Q: How can I check if I am a Tier-1 Retailer?
A: Check your annual electricity bill. If it’s over Rs. 1.2 million, or if you are located in a big shopping mall, you are Tier-1. You can also check the “Tier-1 List” on the FBR website using your NTN.
Q: Can I adjust my shop’s electricity bill tax against my final income tax?
A: Yes! For active filers, the withholding tax on commercial electricity bills is “Adjustable.” This is one of the biggest reasons to ensure your income tax return filing in Karachi is done on time.
Q: What is a ‘Small Company’ for tax purposes?
A: A company with a turnover below Rs. 250 million, paid-up capital below Rs. 50 million, and fewer than 250 employees. These companies enjoy a reduced tax rate of 20%.
Q: How do Mohsin Ali Shah and Sobia Mohsin Shah help Karachi retailers?
A: They provide a comprehensive “Compliance Shield,” handling everything from initial registration to monthly POS reconciliations and annual filings, allowing shopkeepers to focus on their customers.
Q: What happens if I make most of my sales in cash?
A: In 2026, the FBR uses “Indicative Income” based on your shop’s location and utility usage. Even if you don’t report cash sales, they will estimate your income. It is better to document your sales legally to avoid over-assessment.
Q: Do I need to pay tax on my ‘Closing Stock’?
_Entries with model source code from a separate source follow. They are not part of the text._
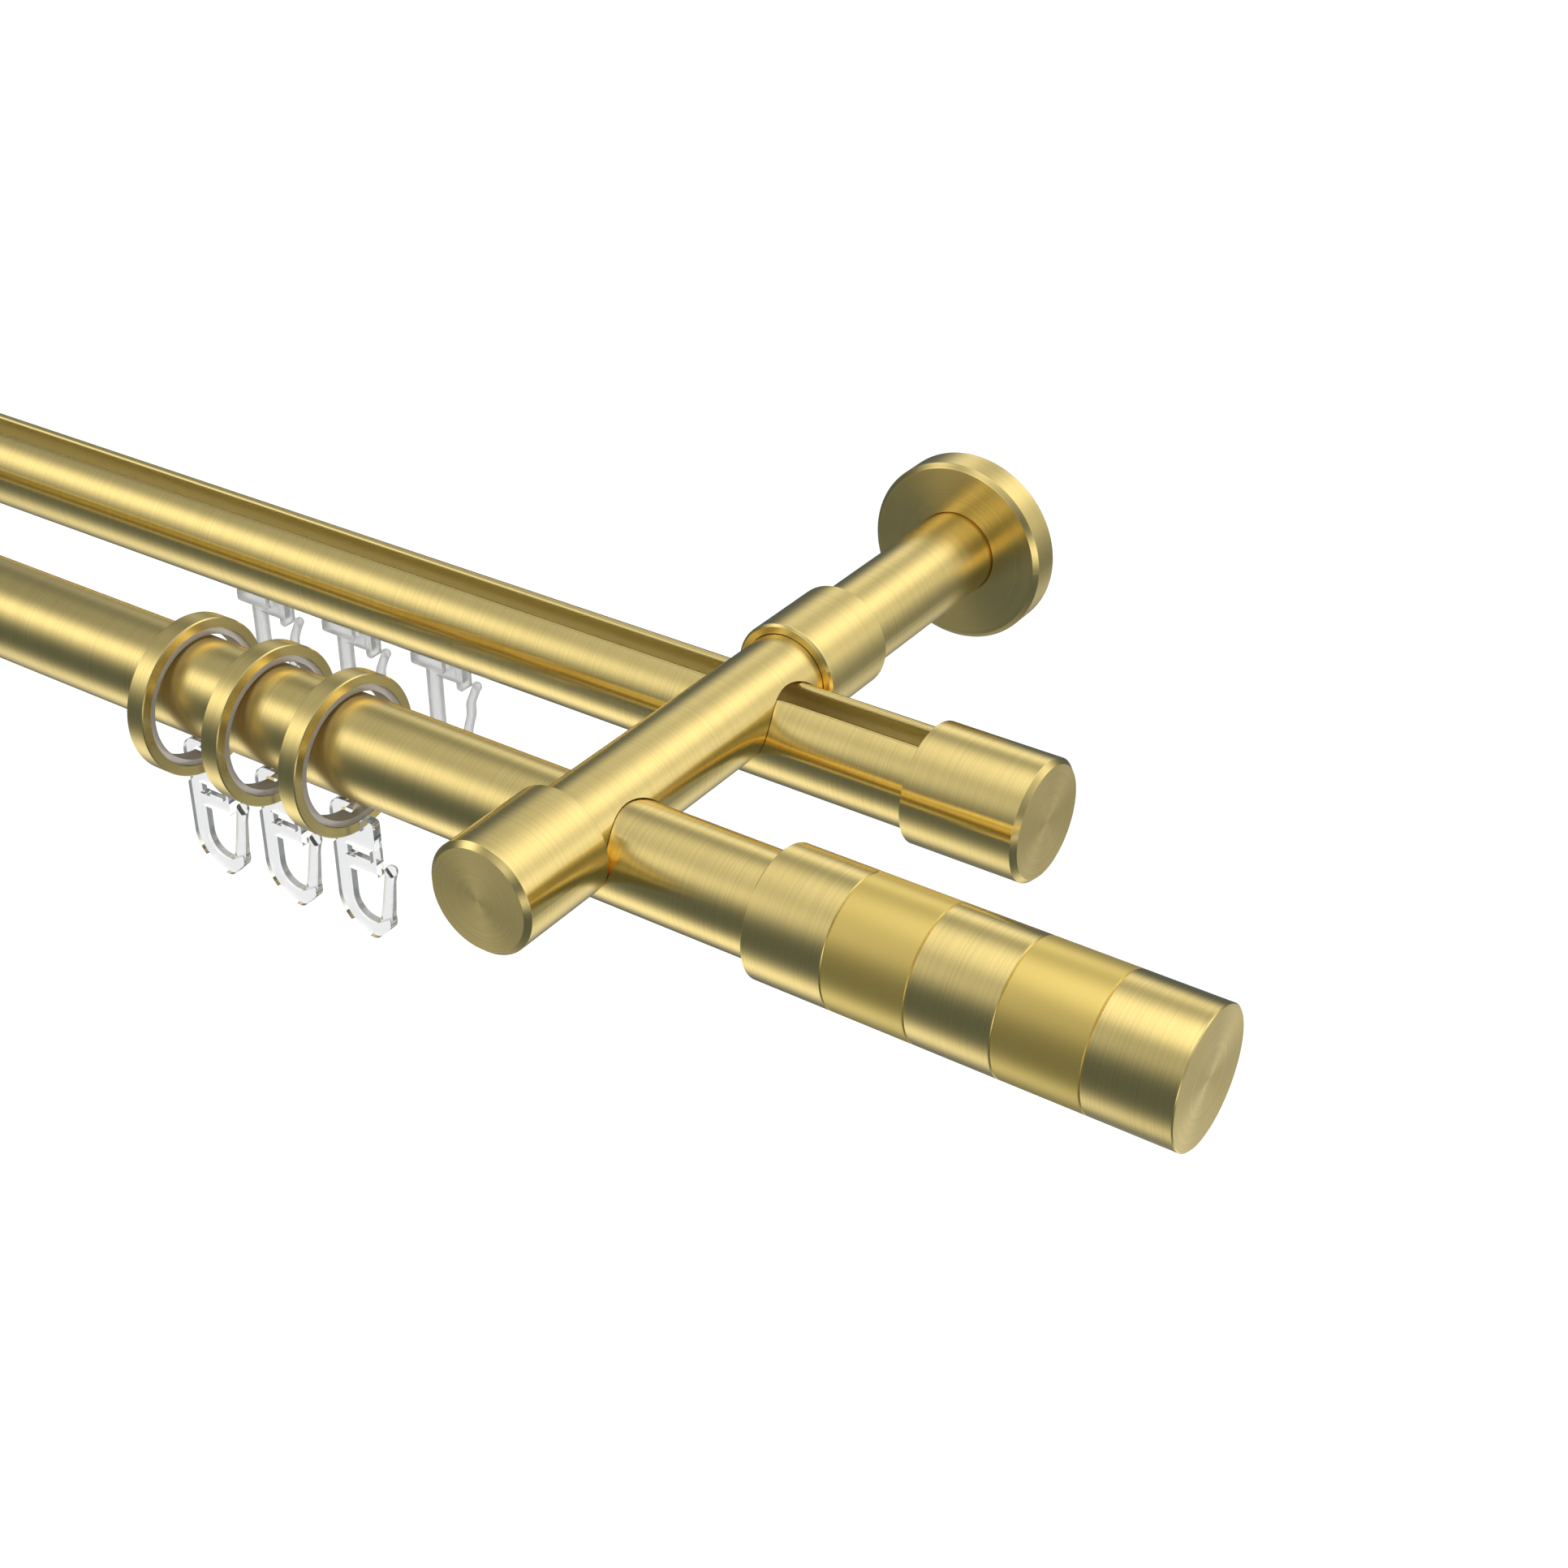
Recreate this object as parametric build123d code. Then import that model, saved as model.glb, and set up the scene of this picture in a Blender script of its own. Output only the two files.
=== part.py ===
from build123d import *
import os
from math import sqrt

os.makedirs("parts", exist_ok=True)

# The wall is the plane Y = 0. The bracket bar runs along Y towards the room, which is -Y.
# The front rod and the inner-run rail run along X, and +X is the end with the finial. Z is up.

# Where the axes lie
ROD_REACH = 132.0        # wall to the axis of the front rod
RAIL_REACH = 82.0        # wall to the axis of the rail
AXIS_DROP = 5.0          # rod and rail axes below the axis of the bracket bar
OPEN_END = 260.0         # bracket axis to the plain cut ends of rod and rail
END_PIECES_AT = 40.0     # bracket axis to the finial and to the rail's end cap

# Rod and rail
ROD_D = 20.0
ROD_WALL = 1.0
ROD_INTO_FINIAL = 7.0
RAIL_D = 20.0
RAIL_WALL = 1.3
RAIL_WEB = 1.5
RAIL_SLOT = 6.0
RAIL_THROAT_H = 3.0      # a slot is cut to this depth below the rail's crown
RAIL_LIP_R = 0.9         # rounding of a slot's outer edges
RAIL_INTO_CAP = 19.0

# Wall bracket
BAR_D = 18.0
PLATE_D = 40.0
PLATE_T = 7.0
PLATE_EDGE = 1.0
PLATE_GROOVE = 0.4       # shadow groove round the arm, width and depth
SLEEVE_WALL = 1.87
SLEEVE_L = 19.8
SLEEVE_EDGE = 0.5
SLEEVE_OVERLAP = 10.0    # length of the sleeve that sits on the wall arm
CAP_WALL = 1.9
CAP_L = 21.8
CAP_EDGE = 1.0
CAP_FRONT_WALL = 3.0

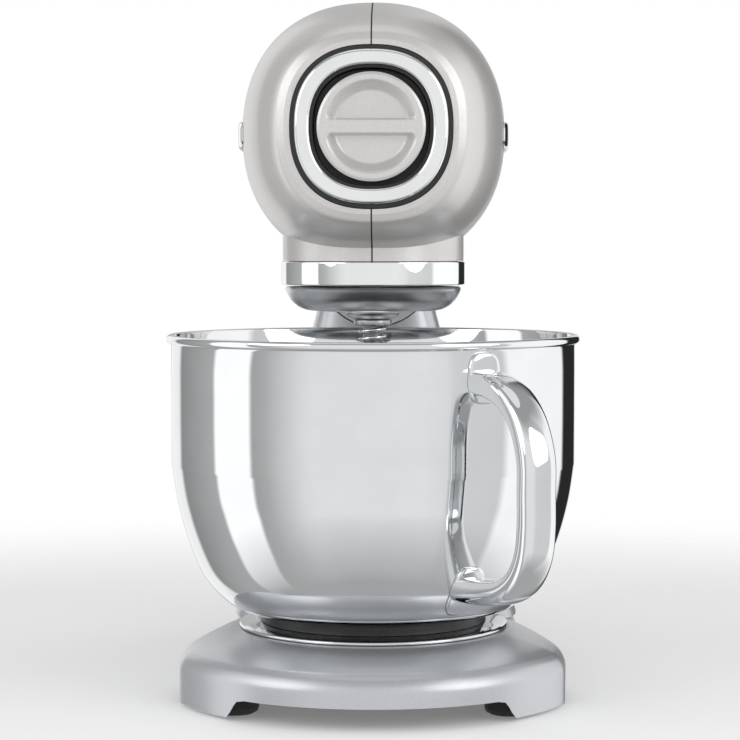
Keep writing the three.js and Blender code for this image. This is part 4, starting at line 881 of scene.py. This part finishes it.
def make_carrier():
    """The planetary disc, with the beater shaft's boss off its centre."""
    top, radius = CARRIER_HIGH.z, CARRIER_HIGH.x
    side = catmull([(32.7, 205.8), (36.5, 206.4), (40.4, 208.2), (43.8, 211.3), (46.2, 215.2),
                    (radius, top - 0.9)], 6)
    disc = turned("planetary_disc", [(0, 205.8)] + side + [(radius - 0.7, top), (0, top)], 192)
    boss_bottom = CARRIER_LOW.z
    boss = rounded([(0, boss_bottom), (11.4, boss_bottom), (14.3, boss_bottom + 2.6),
                    (14.3, top - 1), (0, top - 1)], 1.6, 6)
    join(disc, turned("boss", boss, 96, centre=(0, SHAFT_Y, 0)))
    cut(disc, rod("shaft_bore", 6.25, 190, 230, centre=(0, SHAFT_Y, 0)))
    cut(disc, rod("main_bore", 7.3, 209.7, 230))
    smooth(disc, 35)
    finish_piece(disc, "satin_metal", "carrier", "planet_carrier")


def make_beater_shaft():
    low, top = SHAFT_LOW.z, SHAFT_HIGH.z
    collar = SHAFT_HIGH.x
    profile = rounded([(0, low), (4.2, low), (5, low + 1.4), (5, 198.4), (collar, 198.4),
                       (collar, 201.5), (6, 201.5), (6, top), (0, top)], 0.5)
    shaft = turned("beater_spindle", profile, 72, centre=(0, SHAFT_Y, 0))
    pin_low, pin_high = mm_box("beater_drive_pin")
    pin_z, pin_r = (pin_low.z + pin_high.z) / 2, (pin_high.z - pin_low.z) / 2
    cut(shaft, rod("cross_hole", pin_r + 0.2, -20, 20, 32, "x", (0, SHAFT_Y, pin_z)))
    smooth(shaft, 35)
    finish_piece(shaft, "steel_dark", "beater_drive", "beater_shaft")
    pin = rounded([(0, pin_low.x), (pin_r, pin_low.x), (pin_r, pin_high.x), (0, pin_high.x)], 0.5)
    finish_piece(turned("drive_pin", pin, 40, "x", (0, SHAFT_Y, pin_z)), "chrome", "beater_drive",
                 "beater_drive_pin")


def coil(name, node, wire, turns, steps=40):
    """A coil spring of round wire that fills the CAD spring's height."""
    low, high = mm_box(node)
    cx, cy = (low.x + high.x) / 2, (low.y + high.y) / 2
    radius = (high.x - low.x) / 2 - wire
    rings = []
    total = int(turns * steps)
    for k in range(total + 1):
        angle = k / steps * TURN
        z = low.z + wire + (high.z - low.z - 2 * wire) * k / total
        c, s = math.cos(angle), math.sin(angle)
        ring = []
        for i in range(14):
            a = i / 14 * TURN
            reach = radius + wire * math.cos(a)
            ring.append((cx + reach * c, cy + reach * s, z + wire * math.sin(a)))
        rings.append(ring)
    return fix_outward(skin(name, rings, sharp=60))


# ---- bowl ----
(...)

A: You don’t pay tax on the stock itself, but the value of your closing stock affects your “Cost of Goods Sold,” which in turn determines your taxable profit. Accurate stock-taking is essential for wealth reconciliation.
Q: Is there any tax relief for retailers in the 2026 budget?
A: While the focus is on documentation, the 2026 budget offers “Advance Tax Credits” for retailers who integrate their POS systems early and maintain a clean record for three consecutive years.
Q: What is the penalty for not issuing a FBR-Integrated invoice?
A: The FBR can impose a penalty of up to Rs. 1 million and may even seal the business premises if the violation continues. Integrated invoices are a mandatory legal requirement for Tier-1 outlets.